Detainees moved out of NYC’s lone private jail as federal contract expires 

Private prison firm GEO Group’s contract with the U.S. Marshals Service to operate the Queens Detention Facility ended Wednesday. AP Photo/Ted S. Warren, File

Private prison firm GEO Group’s contract with the U.S. Marshals Service to operate the Queens Detention Facility ended Wednesday. AP Photo/Ted S. Warren, File

By David Brand

Dozens of detainees have been transferred out of New York City’s lone private jail after the troubled contractor’s deal with the federal government expired Wednesday.

Private prison firm GEO Group had contracted with the U.S. Marshals Service to detain pretrial defendants at the 222-bed Queens Detention Facility before an executive order from President Biden prompted the feds to end the agreement. The jail closure comes almost exactly one year after COVID-19 began to surge through the facility, infecting nearly 20 percent of detainees at the pandemic’s peak. 

Extensive coverage by the Eagle fueled a formal investigation by New York Attorney General Letitia James, who sued GEO Group in federal court in December to obtain records related to the pandemic failures and unsafe conditions. The lockup’s most famous inmate, rapper Tekashi69, was released in March 2020 after a judge said he was at risk from the coronavirus. 

The U.S. Marshals spent the past two weeks moving the detainees, many of whom are cooperating witnesses, out of the jail and into other facilities in the area, officials said.

A detainee told the Eagle last month that many of his peers were “shell shocked” by news of the closure because they feared being marked as snitches and attacked or killed at a new lockup.

Two defense attorneys said Thursday that several detainees have been moved to the Essex County Correctional Facility in New Jersey. The wife of another detainee said the U.S. Marshals Service had transferred her husband to the Metropolitan Detention Center in Brooklyn. 

The Bureau of Prisons and Department of Justice did not provide a response to specific questions Thursday, but a federal law enforcement source confirmed that detainees have been moved out of the jail.

GEO Group first disclosed the jail closure in a March 16 Worker Adjustment and Retraining Notification, first reported by the Eagle. GEO Group said in a statement that it “expects to market the Queens Detention Facility to other government agencies” if it does not get a new deal. Before contracting with the U.S. Marshals, the warehouse jail once held immigrants awaiting deportation after their arrests by Immigration and Customs Enforcement.

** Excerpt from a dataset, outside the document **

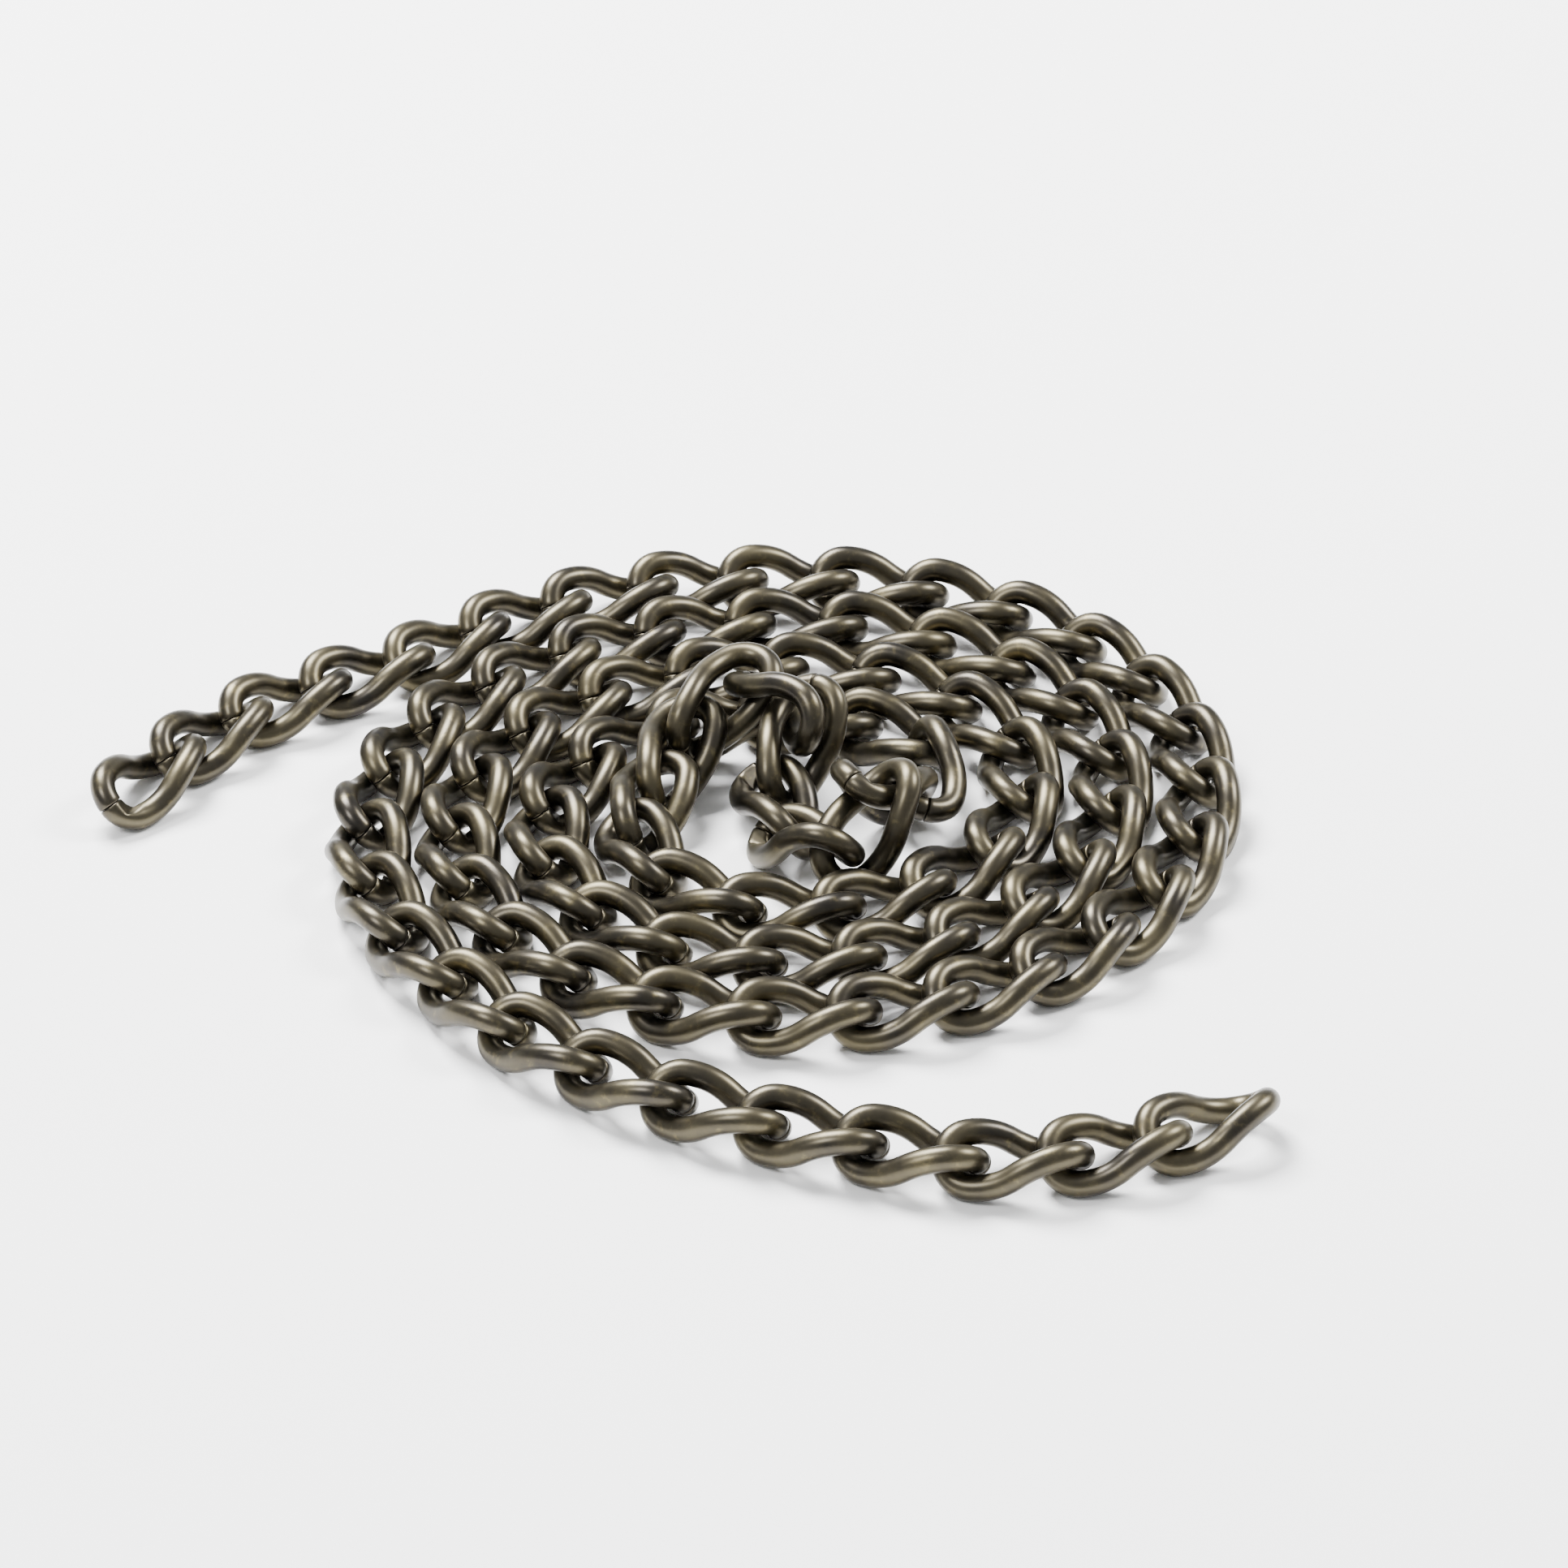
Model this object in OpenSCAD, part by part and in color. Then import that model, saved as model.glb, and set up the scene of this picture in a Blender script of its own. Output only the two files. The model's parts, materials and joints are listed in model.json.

The closure came after President Joe Biden signed an executive order preventing the Department of Justice, which oversees the U.S. Marshals, from renewing contracts with private prison firms.

According to the WARN Notice, 147 staff members will be laid off or transferred over the next two weeks. 

Several Queens Detention Facility staff members who picked up the phone at the jail refused to answer questions about the closure and directed inquiries to GEO Group’s corporate office. GEO Group did not respond to multiple messages. 

Local leaders have hailed the closure of the jail, which has largely remained under the radar aside from reporting by the Eagle and Daily News.

“The closure of the jail will end years of the GEO Group profiting from the incarceration of Black and brown people at the only private jail in New York City,” said Assemblymember Khaleel Anderson. “The conditions at the facility were unsafe, even more so amid the ongoing COVID-19 crisis. We’re thankful for its closure.”  

In April and May 2020, the percentage of Queens jail detainees with COVID-19 nearly doubled the rate of infection at Rikers Island. Overall, at least 41 detainees and 42 staff members have tested positive for coronavirus, according to court-ordered reports published three times a week by the BOP.

Six detainees, their loved ones and their defense attorneys contacted the Eagle in March, April and May to blow the whistle on conditions in the jail, where COVID-sick detainees shared bunk beds with non-symptomatic inmates in the jail’s open dormitories. 

An eight-cell solitary confinement unit was initially used to quarantine sick detainees, but it quickly filled up. Meanwhile, staff and inmates lacked personal protective equipment despite the deadly virus. At one point, so many guards had called out sick that a single officer was forced to patrol multiple units at the same time, detainees said.

“Everyone’s coughing, sneezing on top of each other,” one man told the Eagle April 3. “We’re not practicing social distancing because you cannot do social distancing in this jail because everyone is so on top of each other.”

“It’s, like, really a disaster,” said another. “I feel scared for my life. It’s not like a home where I can have my own sanctuary and sanitize the facility. I’m living in a pigsty f------ jail where whatever is happening is happening.”

A handful of inmates filed a federal civil rights lawsuit, which they later pulled, reportedly because they feared losing favorable deals offered by federal prosecutors.